Monday, April 28, 2014

Code Coverage Tools For MyEclipse (And Doubtless For Eclipse Too)

At one of the technical sessions of the Idaho Technical Council last week, one speaker asked how many were using code coverage tools.  I was startled to see no hands.  (It was a big room, so I might have missed some behind a column.)

If you are only peripherally involved in software development, I should explain what a code coverage tool does.  It provides a way to find out what percentage of the code in your application is actually being executed, and shows with appropriate colors whether particular parts of your classes are being partially executed, completely executed, or not executed at all.  This is especially useful, in my experience, when writing automated unit tests.  Running code coverage tools in conjunction with automated unit tests tells you how thorough your unit tests are.  If only 15% of the code in the classes that are supposed to be tested are actually being executed, you need to improve your unit tests to be more thorough -- or figure out if you have code that cannot actually be executed.

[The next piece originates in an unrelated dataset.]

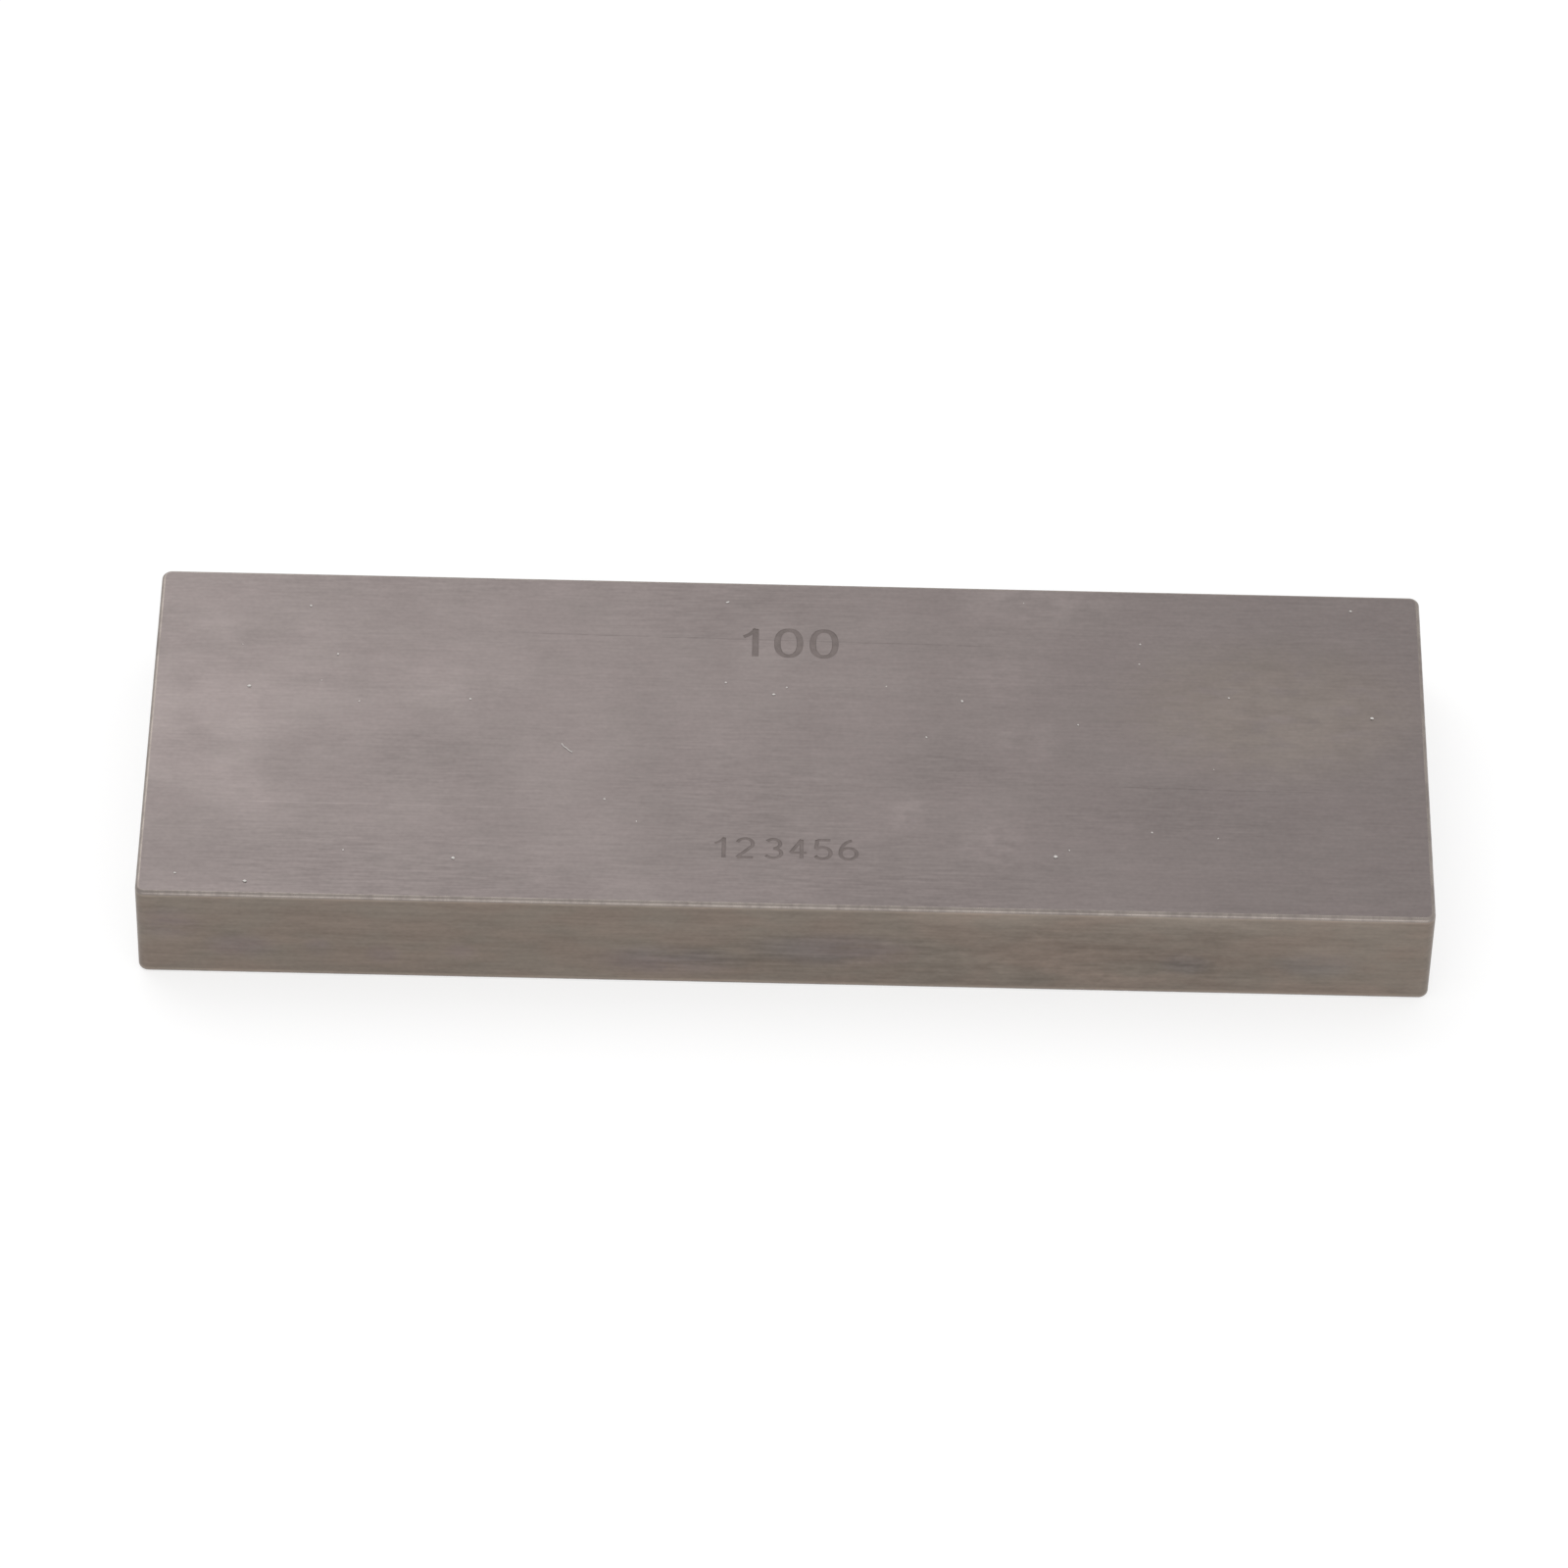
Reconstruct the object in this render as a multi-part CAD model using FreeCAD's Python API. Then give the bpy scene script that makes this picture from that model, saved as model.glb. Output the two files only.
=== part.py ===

I confess to being a bit surprised at the lack of code coverage tool use.  At a previous employer, I made extensive use of Visual Studio's code coverage tools to see how thoroughly my unit tests were testing various classes.  I assumed that there were code coverage tools for Eclipse and MyEclipse, but for various reasons, simply have not put much time into finding them.  There is one called EclEmma that I have installed in MyEclipse, and I believe works with the open source Eclipse as well, that works pretty well.


  1. For me, the most important use of code coverage tools is in running unit tests. It's easy to write hundreds or thousands of unit tests - it's much harder to ensure that the actually test all of the code.

  2. If you asked for a show of hands of who had read Software Tools or The Mythical Man-Month, you'd probably get similar (and overlapping!) results.